What needs to be done:
Write the data out again in full, with no departure from the original.

Dataset extract:
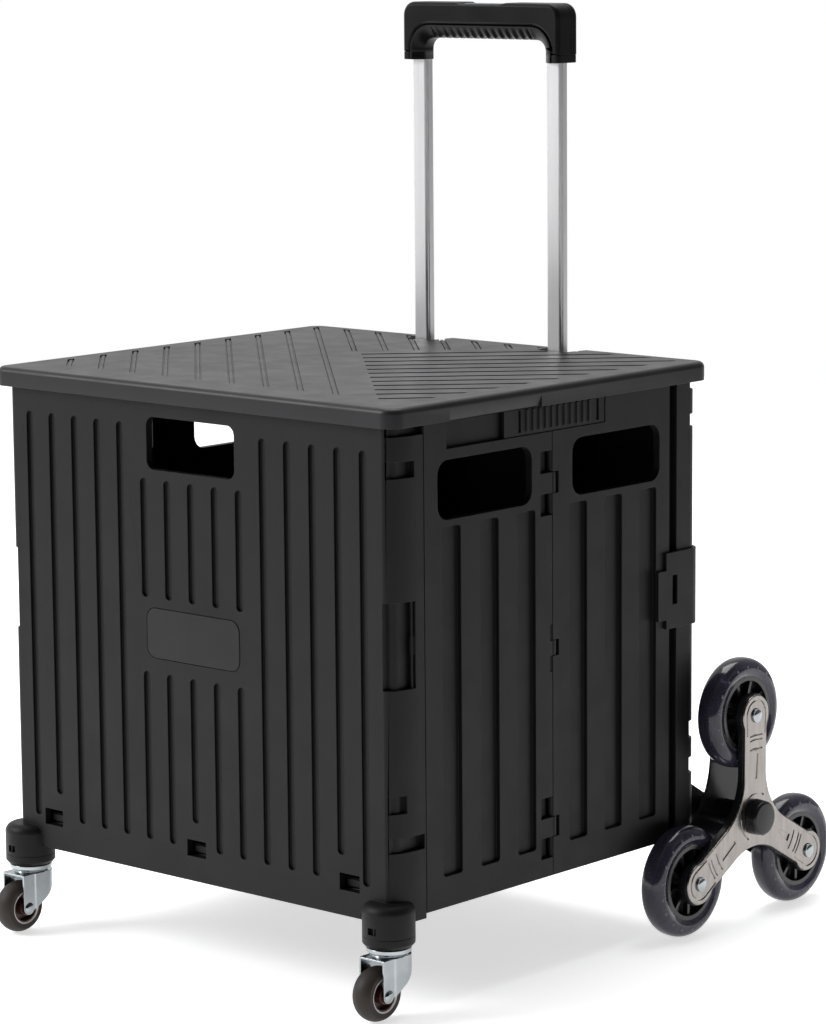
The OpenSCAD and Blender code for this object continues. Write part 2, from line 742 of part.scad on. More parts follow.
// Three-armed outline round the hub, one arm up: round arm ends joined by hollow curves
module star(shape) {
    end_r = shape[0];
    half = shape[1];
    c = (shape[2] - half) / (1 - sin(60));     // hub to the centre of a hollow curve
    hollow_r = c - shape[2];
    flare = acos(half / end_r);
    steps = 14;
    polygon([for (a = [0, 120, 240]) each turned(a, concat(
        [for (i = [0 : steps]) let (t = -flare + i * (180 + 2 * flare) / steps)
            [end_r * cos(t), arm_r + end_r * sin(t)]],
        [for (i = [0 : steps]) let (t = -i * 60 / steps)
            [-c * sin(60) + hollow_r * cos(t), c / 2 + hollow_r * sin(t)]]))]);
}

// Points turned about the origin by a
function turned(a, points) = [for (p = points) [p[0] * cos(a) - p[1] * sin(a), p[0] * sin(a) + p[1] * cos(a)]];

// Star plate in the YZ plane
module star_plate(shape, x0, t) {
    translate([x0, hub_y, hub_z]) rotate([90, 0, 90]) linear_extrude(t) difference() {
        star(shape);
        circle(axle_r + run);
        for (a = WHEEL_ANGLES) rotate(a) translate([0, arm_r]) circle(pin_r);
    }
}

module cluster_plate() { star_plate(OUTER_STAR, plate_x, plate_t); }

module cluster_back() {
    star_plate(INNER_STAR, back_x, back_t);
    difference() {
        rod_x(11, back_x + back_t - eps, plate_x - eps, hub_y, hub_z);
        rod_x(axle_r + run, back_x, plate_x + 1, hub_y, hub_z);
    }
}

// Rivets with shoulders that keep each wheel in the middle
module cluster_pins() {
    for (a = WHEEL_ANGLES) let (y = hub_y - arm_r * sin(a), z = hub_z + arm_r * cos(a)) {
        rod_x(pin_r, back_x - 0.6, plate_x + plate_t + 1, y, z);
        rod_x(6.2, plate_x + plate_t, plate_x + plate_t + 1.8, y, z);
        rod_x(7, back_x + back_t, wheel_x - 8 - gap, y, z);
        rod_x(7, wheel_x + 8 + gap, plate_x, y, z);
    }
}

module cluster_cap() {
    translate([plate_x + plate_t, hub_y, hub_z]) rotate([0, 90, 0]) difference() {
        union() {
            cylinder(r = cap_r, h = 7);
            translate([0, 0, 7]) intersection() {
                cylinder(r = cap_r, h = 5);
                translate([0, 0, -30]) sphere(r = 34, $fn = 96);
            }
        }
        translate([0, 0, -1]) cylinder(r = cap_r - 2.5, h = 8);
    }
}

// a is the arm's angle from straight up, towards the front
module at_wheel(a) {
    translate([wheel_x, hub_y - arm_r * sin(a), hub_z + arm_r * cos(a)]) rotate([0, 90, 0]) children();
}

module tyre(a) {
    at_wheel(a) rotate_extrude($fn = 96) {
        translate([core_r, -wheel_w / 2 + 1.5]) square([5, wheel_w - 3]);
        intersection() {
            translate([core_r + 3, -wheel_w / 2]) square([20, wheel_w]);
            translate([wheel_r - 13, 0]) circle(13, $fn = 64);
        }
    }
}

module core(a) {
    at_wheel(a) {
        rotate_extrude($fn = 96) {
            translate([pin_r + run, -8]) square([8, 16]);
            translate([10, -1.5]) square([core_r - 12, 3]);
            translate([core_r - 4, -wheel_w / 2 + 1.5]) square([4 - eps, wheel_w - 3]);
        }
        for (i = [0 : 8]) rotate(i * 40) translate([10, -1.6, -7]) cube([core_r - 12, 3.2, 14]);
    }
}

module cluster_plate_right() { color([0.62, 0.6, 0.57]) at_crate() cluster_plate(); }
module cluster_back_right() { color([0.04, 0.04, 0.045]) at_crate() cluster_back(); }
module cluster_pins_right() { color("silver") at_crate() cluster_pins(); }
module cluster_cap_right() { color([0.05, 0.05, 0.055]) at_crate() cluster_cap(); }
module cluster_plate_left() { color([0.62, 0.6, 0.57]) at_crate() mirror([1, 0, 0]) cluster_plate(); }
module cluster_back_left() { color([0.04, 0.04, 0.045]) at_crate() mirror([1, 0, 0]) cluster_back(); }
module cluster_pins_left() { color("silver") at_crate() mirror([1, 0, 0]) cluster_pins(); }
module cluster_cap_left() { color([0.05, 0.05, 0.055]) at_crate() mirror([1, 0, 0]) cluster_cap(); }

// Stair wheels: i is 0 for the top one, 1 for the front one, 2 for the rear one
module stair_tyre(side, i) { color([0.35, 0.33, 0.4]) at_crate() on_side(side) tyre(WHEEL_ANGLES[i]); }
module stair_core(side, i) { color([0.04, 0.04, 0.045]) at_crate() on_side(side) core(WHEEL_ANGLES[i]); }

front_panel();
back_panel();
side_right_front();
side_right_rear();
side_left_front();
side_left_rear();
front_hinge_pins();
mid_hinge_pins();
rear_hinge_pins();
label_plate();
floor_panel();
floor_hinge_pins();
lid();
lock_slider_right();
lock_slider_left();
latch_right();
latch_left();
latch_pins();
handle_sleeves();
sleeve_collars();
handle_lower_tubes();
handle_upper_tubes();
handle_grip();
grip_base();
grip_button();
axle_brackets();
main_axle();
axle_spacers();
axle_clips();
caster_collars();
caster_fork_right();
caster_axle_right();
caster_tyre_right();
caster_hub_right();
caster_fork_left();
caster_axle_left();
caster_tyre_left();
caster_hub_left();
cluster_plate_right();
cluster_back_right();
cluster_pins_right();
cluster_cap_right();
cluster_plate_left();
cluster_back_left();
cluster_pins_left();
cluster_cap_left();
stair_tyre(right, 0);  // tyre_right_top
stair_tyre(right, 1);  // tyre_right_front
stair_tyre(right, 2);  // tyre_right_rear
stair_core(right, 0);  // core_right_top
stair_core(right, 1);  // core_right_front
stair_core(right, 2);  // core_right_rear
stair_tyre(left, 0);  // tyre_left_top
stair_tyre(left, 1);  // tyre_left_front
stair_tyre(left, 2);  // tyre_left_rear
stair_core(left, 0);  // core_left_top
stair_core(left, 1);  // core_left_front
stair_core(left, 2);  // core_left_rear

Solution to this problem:
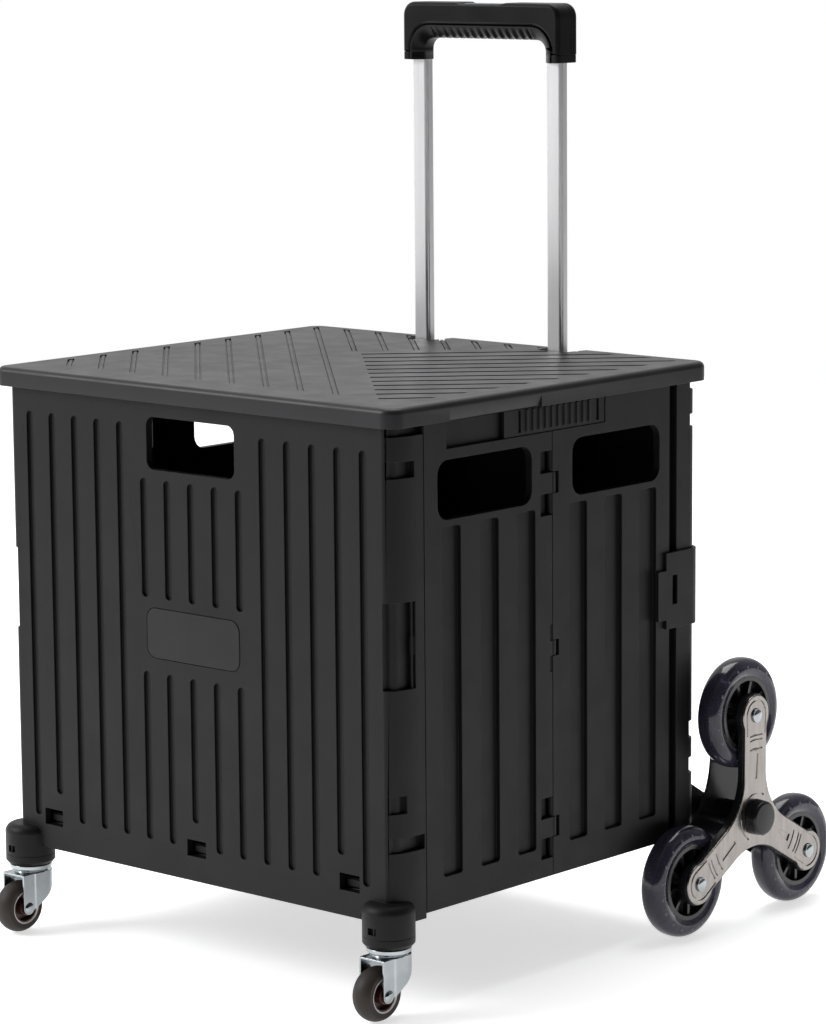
The OpenSCAD and Blender code for this object continues. Write part 2, from line 742 of part.scad on. More parts follow.
// Three-armed outline round the hub, one arm up: round arm ends joined by hollow curves
module star(shape) {
    end_r = shape[0];
    half = shape[1];
    c = (shape[2] - half) / (1 - sin(60));     // hub to the centre of a hollow curve
    hollow_r = c - shape[2];
    flare = acos(half / end_r);
    steps = 14;
    polygon([for (a = [0, 120, 240]) each turned(a, concat(
        [for (i = [0 : steps]) let (t = -flare + i * (180 + 2 * flare) / steps)
            [end_r * cos(t), arm_r + end_r * sin(t)]],
        [for (i = [0 : steps]) let (t = -i * 60 / steps)
            [-c * sin(60) + hollow_r * cos(t), c / 2 + hollow_r * sin(t)]]))]);
}

// Points turned about the origin by a
function turned(a, points) = [for (p = points) [p[0] * cos(a) - p[1] * sin(a), p[0] * sin(a) + p[1] * cos(a)]];

// Star plate in the YZ plane
module star_plate(shape, x0, t) {
    translate([x0, hub_y, hub_z]) rotate([90, 0, 90]) linear_extrude(t) difference() {
        star(shape);
        circle(axle_r + run);
        for (a = WHEEL_ANGLES) rotate(a) translate([0, arm_r]) circle(pin_r);
    }
}

module cluster_plate() { star_plate(OUTER_STAR, plate_x, plate_t); }

module cluster_back() {
    star_plate(INNER_STAR, back_x, back_t);
    difference() {
        rod_x(11, back_x + back_t - eps, plate_x - eps, hub_y, hub_z);
        rod_x(axle_r + run, back_x, plate_x + 1, hub_y, hub_z);
    }
}

// Rivets with shoulders that keep each wheel in the middle
module cluster_pins() {
    for (a = WHEEL_ANGLES) let (y = hub_y - arm_r * sin(a), z = hub_z + arm_r * cos(a)) {
        rod_x(pin_r, back_x - 0.6, plate_x + plate_t + 1, y, z);
        rod_x(6.2, plate_x + plate_t, plate_x + plate_t + 1.8, y, z);
        rod_x(7, back_x + back_t, wheel_x - 8 - gap, y, z);
        rod_x(7, wheel_x + 8 + gap, plate_x, y, z);
    }
}

module cluster_cap() {
    translate([plate_x + plate_t, hub_y, hub_z]) rotate([0, 90, 0]) difference() {
        union() {
            cylinder(r = cap_r, h = 7);
            translate([0, 0, 7]) intersection() {
                cylinder(r = cap_r, h = 5);
                translate([0, 0, -30]) sphere(r = 34, $fn = 96);
            }
        }
        translate([0, 0, -1]) cylinder(r = cap_r - 2.5, h = 8);
    }
}

// a is the arm's angle from straight up, towards the front
module at_wheel(a) {
    translate([wheel_x, hub_y - arm_r * sin(a), hub_z + arm_r * cos(a)]) rotate([0, 90, 0]) children();
}

module tyre(a) {
    at_wheel(a) rotate_extrude($fn = 96) {
        translate([core_r, -wheel_w / 2 + 1.5]) square([5, wheel_w - 3]);
        intersection() {
            translate([core_r + 3, -wheel_w / 2]) square([20, wheel_w]);
            translate([wheel_r - 13, 0]) circle(13, $fn = 64);
        }
    }
}

module core(a) {
    at_wheel(a) {
        rotate_extrude($fn = 96) {
            translate([pin_r + run, -8]) square([8, 16]);
            translate([10, -1.5]) square([core_r - 12, 3]);
            translate([core_r - 4, -wheel_w / 2 + 1.5]) square([4 - eps, wheel_w - 3]);
        }
        for (i = [0 : 8]) rotate(i * 40) translate([10, -1.6, -7]) cube([core_r - 12, 3.2, 14]);
    }
}

module cluster_plate_right() { color([0.62, 0.6, 0.57]) at_crate() cluster_plate(); }
module cluster_back_right() { color([0.04, 0.04, 0.045]) at_crate() cluster_back(); }
module cluster_pins_right() { color("silver") at_crate() cluster_pins(); }
module cluster_cap_right() { color([0.05, 0.05, 0.055]) at_crate() cluster_cap(); }
module cluster_plate_left() { color([0.62, 0.6, 0.57]) at_crate() mirror([1, 0, 0]) cluster_plate(); }
module cluster_back_left() { color([0.04, 0.04, 0.045]) at_crate() mirror([1, 0, 0]) cluster_back(); }
module cluster_pins_left() { color("silver") at_crate() mirror([1, 0, 0]) cluster_pins(); }
module cluster_cap_left() { color([0.05, 0.05, 0.055]) at_crate() mirror([1, 0, 0]) cluster_cap(); }

// Stair wheels: i is 0 for the top one, 1 for the front one, 2 for the rear one
module stair_tyre(side, i) { color([0.35, 0.33, 0.4]) at_crate() on_side(side) tyre(WHEEL_ANGLES[i]); }
module stair_core(side, i) { color([0.04, 0.04, 0.045]) at_crate() on_side(side) core(WHEEL_ANGLES[i]); }

front_panel();
back_panel();
side_right_front();
side_right_rear();
side_left_front();
side_left_rear();
front_hinge_pins();
mid_hinge_pins();
rear_hinge_pins();
label_plate();
floor_panel();
floor_hinge_pins();
lid();
lock_slider_right();
lock_slider_left();
latch_right();
latch_left();
latch_pins();
handle_sleeves();
sleeve_collars();
handle_lower_tubes();
handle_upper_tubes();
handle_grip();
grip_base();
grip_button();
axle_brackets();
main_axle();
axle_spacers();
axle_clips();
caster_collars();
caster_fork_right();
caster_axle_right();
caster_tyre_right();
caster_hub_right();
caster_fork_left();
caster_axle_left();
caster_tyre_left();
caster_hub_left();
cluster_plate_right();
cluster_back_right();
cluster_pins_right();
cluster_cap_right();
cluster_plate_left();
cluster_back_left();
cluster_pins_left();
cluster_cap_left();
stair_tyre(right, 0);  // tyre_right_top
stair_tyre(right, 1);  // tyre_right_front
stair_tyre(right, 2);  // tyre_right_rear
stair_core(right, 0);  // core_right_top
stair_core(right, 1);  // core_right_front
stair_core(right, 2);  // core_right_rear
stair_tyre(left, 0);  // tyre_left_top
stair_tyre(left, 1);  // tyre_left_front
stair_tyre(left, 2);  // tyre_left_rear
stair_core(left, 0);  // core_left_top
stair_core(left, 1);  // core_left_front
stair_core(left, 2);  // core_left_rear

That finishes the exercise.